__WRITTEN PROBLEM__: Would you retype, word for word, the line with "The OpenSCAD and" and every line after it through the end of the records below?

__SUPPLIED ENTRIES__:
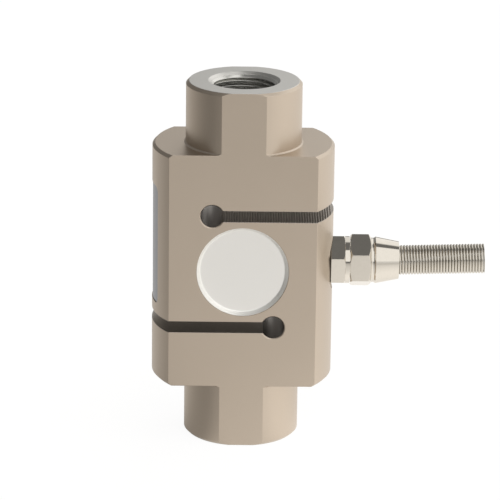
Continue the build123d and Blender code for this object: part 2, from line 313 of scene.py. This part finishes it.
def bump(graph, height, distance, strength, normal=None):
    node = graph.add("ShaderNodeBump")
    node.inputs["Strength"].default_value = strength
    node.inputs["Distance"].default_value = distance
    graph.feed(node.inputs["Height"], height)
    if normal:
        graph.feed(node.inputs["Normal"], normal)
    return node.outputs[0]


def bevel(graph, radius):
    node = graph.add("ShaderNodeBevel", samples=EDGE_SAMPLES)
    node.inputs["Radius"].default_value = radius
    return node.outputs[0]


def machined_after_plating(graph, place):
    """1 on the two end faces and inside the load holes, and 1 on the threads alone."""
    split = graph.add("ShaderNodeSeparateXYZ")
    graph.feed(split.inputs[0], place)
    x, y, z = split.outputs
    from_middle = graph.math("ABSOLUTE", graph.math("SUBTRACT", z, MID_HEIGHT))
    end = graph.ramp(from_middle, MID_HEIGHT - END_FINISH, MID_HEIGHT - END_FINISH / 2)
    within_depth = graph.math("GREATER_THAN", from_middle, MID_HEIGHT - LOAD_HOLE_DEPTH)
    radius = graph.math("SQRT", graph.math("MULTIPLY_ADD", x, x, graph.math("MULTIPLY", y, y)))
    in_hole = graph.math("MULTIPLY", within_depth, graph.math("LESS_THAN", radius, LOAD_HOLE_RADIUS))
    on_thread = graph.math("MULTIPLY", within_depth, graph.math("LESS_THAN", radius, THREADED_RADIUS))
    return graph.math("MAXIMUM", end, in_hole), on_thread


def inside_slots(graph, place):
    """1 on the walls of the two slots, and 1 on the walls of their relief holes, where shade is painted.
    """
    split = graph.add("ShaderNodeSeparateXYZ")
    graph.feed(split.inputs[0], place)
    x = split.outputs["X"]
    z = split.outputs["Z"]
    slots = []
    holes = []
    for side in (1, -1):
        rise = graph.math("SUBTRACT", z, MID_HEIGHT + side * SLOT_SPACING / 2)
        along = graph.math("MULTIPLY_ADD", x, side, RELIEF_OFFSET)
        level = graph.math("LESS_THAN", graph.math("ABSOLUTE", rise), SLOT_WIDTH / 2 + SLOT_SHADE_REACH)
        slots.append(graph.math("MULTIPLY", level, graph.math("GREATER_THAN", along, 0.0)))
        squares = graph.math("MULTIPLY_ADD", rise, rise, graph.math("MULTIPLY", along, along))
        holes.append(graph.math("LESS_THAN", graph.math("SQRT", squares), RELIEF_RADIUS + SLOT_SHADE_REACH))
    return graph.math("MAXIMUM", *slots), graph.math("MAXIMUM", *holes)


def plated_steel():
    """Satin nickel plating: a fine even grain, faint turning rings and slow changes of tone. Painted
    shade darkens the walls of the slots and relief holes.
    """
    made, graph = new_material("plated_steel")
    place = graph.object_place()
    cloud = graph.noise(place, CLOUD_SCALE, detail=3.0)
    grain = graph.noise(place, GRAIN_SCALE)
    rings = graph.noise(graph.object_place(RING_STRETCH), 1.0)
    slot_shade_mask, relief_shade_mask = inside_slots(graph, place)
    machined, on_thread = machined_after_plating(graph, place)
    base = graph.mix(machined, graph.tones(cloud, PLATING_TONES), graph.tones(cloud, FACED_TONES))
    # Painted shade: the slot walls and relief-hole walls are darkened below the plating's tones
    base = graph.mix(slot_shade_mask, base, graph.tones(grain, SLOT_SHADE_TONES))
    base = graph.mix(relief_shade_mask, base, graph.tones(grain, RELIEF_SHADE_TONES))
    satin = graph.ramp(grain, *NOISE_RANGE, *SATIN_ROUGHNESS)
    rough = graph.math("MULTIPLY_ADD", on_thread, -THREAD_GLOSS, satin)
    relief = graph.math("MULTIPLY_ADD", rings, RING_WEIGHT, grain)
    normal = bump(graph, relief, SATIN_RELIEF, SATIN_STRENGTH, bevel(graph, EDGE_BREAK))
    principled(graph, base, rough, 1.0, normal)
    return made


def polished(name, tones, roughness, edge):
    """Polished plating with a slight haze."""
    made, graph = new_material(name)
    place = graph.object_place()
    haze = graph.noise(place, HAZE_SCALE, detail=3.0)
    rough = graph.ramp(haze, *NOISE_RANGE, *roughness)
    principled(graph, graph.tones(haze, tones), rough, 1.0, bevel(graph, edge))
    return made


def simple(name, tones, roughness, scale, metallic=0.0):
    """A plain surface with a grain in its tone and gloss."""
    made, graph = new_material(name)
    grain = graph.noise(graph.object_place(), scale, detail=3.0)
    rough = graph.ramp(grain, *NOISE_RANGE, *roughness)
    normal = bump(graph, grain, GRAIN_RELIEF, GRAIN_STRENGTH)
    principled(graph, graph.tones(grain, tones), rough, metallic, normal)
    return made


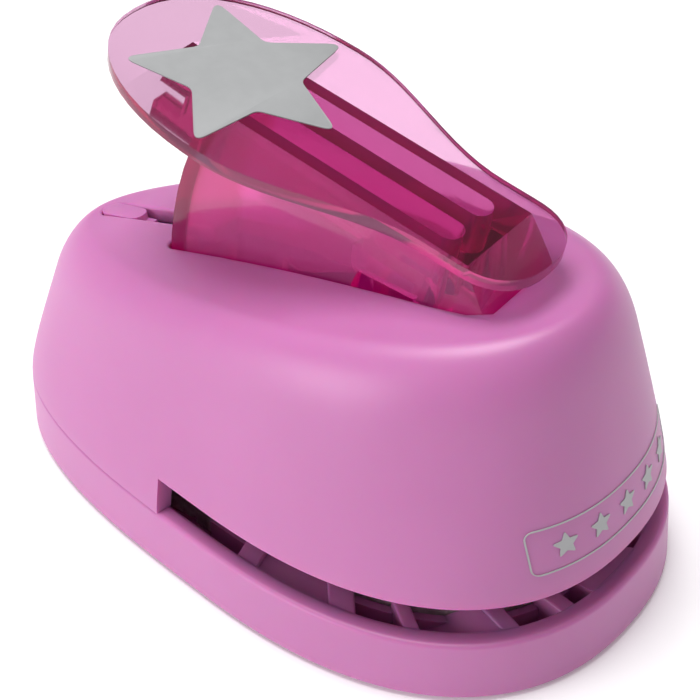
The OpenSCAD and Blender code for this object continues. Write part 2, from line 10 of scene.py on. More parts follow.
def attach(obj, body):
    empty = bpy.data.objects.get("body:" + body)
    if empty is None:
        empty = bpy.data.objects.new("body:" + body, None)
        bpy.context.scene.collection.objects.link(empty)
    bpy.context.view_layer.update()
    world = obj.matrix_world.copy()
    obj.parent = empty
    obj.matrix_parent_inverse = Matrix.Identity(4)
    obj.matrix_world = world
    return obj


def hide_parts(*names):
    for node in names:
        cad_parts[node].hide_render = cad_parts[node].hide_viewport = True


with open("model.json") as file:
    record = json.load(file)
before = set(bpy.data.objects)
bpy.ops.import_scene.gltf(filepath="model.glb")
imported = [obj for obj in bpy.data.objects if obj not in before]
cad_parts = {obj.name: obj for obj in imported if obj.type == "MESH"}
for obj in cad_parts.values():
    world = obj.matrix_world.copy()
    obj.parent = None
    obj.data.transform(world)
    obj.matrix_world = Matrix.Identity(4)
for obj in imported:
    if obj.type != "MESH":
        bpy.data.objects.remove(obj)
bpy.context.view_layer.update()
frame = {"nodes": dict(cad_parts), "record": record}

# The looks of a lever craft punch: smooth moulded shells in place of the CAD cover and base, a clear
# lever, printed star and badge, and a material for every piece. Lengths are millimetres unless a
# comment says otherwise, and MM turns them into Blender's metres. -Y is the front.

MM = 0.001

# ---------------------------------------------------------------- body shape, as in the CAD source
HALF_LENGTH = 38.0
HALF_WIDTH = 22.4
TAPER = 0.22  # how much wider the front is than the back, as a share
FRONT_EXP = 2.28  # exponents of the egg outline's front and back halves
BACK_EXP = 3.1
RIM_HEIGHT = 7.0
RIM_WALL = 1.9
THROAT_TOP = 11.15
THROAT_END = 6.1  # the throat ends at this y on both sides
COVER_FOOT = RIM_HEIGHT + 0.02
COVER_INSET = 0.35
COVER_WALL = 1.8
# the flat top's outline
PLATEAU_HALF_WIDTH = 13.2
PLATEAU_HALF_LENGTH = 31.0
PLATEAU_SHIFT = 1.2
PLATEAU_EXP = 1.95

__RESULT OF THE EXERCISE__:
The OpenSCAD and Blender code for this object continues. Write part 2, from line 10 of scene.py on. More parts follow.
def attach(obj, body):
    empty = bpy.data.objects.get("body:" + body)
    if empty is None:
        empty = bpy.data.objects.new("body:" + body, None)
        bpy.context.scene.collection.objects.link(empty)
    bpy.context.view_layer.update()
    world = obj.matrix_world.copy()
    obj.parent = empty
    obj.matrix_parent_inverse = Matrix.Identity(4)
    obj.matrix_world = world
    return obj


def hide_parts(*names):
    for node in names:
        cad_parts[node].hide_render = cad_parts[node].hide_viewport = True


with open("model.json") as file:
    record = json.load(file)
before = set(bpy.data.objects)
bpy.ops.import_scene.gltf(filepath="model.glb")
imported = [obj for obj in bpy.data.objects if obj not in before]
cad_parts = {obj.name: obj for obj in imported if obj.type == "MESH"}
for obj in cad_parts.values():
    world = obj.matrix_world.copy()
    obj.parent = None
    obj.data.transform(world)
    obj.matrix_world = Matrix.Identity(4)
for obj in imported:
    if obj.type != "MESH":
        bpy.data.objects.remove(obj)
bpy.context.view_layer.update()
frame = {"nodes": dict(cad_parts), "record": record}

# The looks of a lever craft punch: smooth moulded shells in place of the CAD cover and base, a clear
# lever, printed star and badge, and a material for every piece. Lengths are millimetres unless a
# comment says otherwise, and MM turns them into Blender's metres. -Y is the front.

MM = 0.001

# ---------------------------------------------------------------- body shape, as in the CAD source
HALF_LENGTH = 38.0
HALF_WIDTH = 22.4
TAPER = 0.22  # how much wider the front is than the back, as a share
FRONT_EXP = 2.28  # exponents of the egg outline's front and back halves
BACK_EXP = 3.1
RIM_HEIGHT = 7.0
RIM_WALL = 1.9
THROAT_TOP = 11.15
THROAT_END = 6.1  # the throat ends at this y on both sides
COVER_FOOT = RIM_HEIGHT + 0.02
COVER_INSET = 0.35
COVER_WALL = 1.8
# the flat top's outline
PLATEAU_HALF_WIDTH = 13.2
PLATEAU_HALF_LENGTH = 31.0
PLATEAU_SHIFT = 1.2
PLATEAU_EXP = 1.95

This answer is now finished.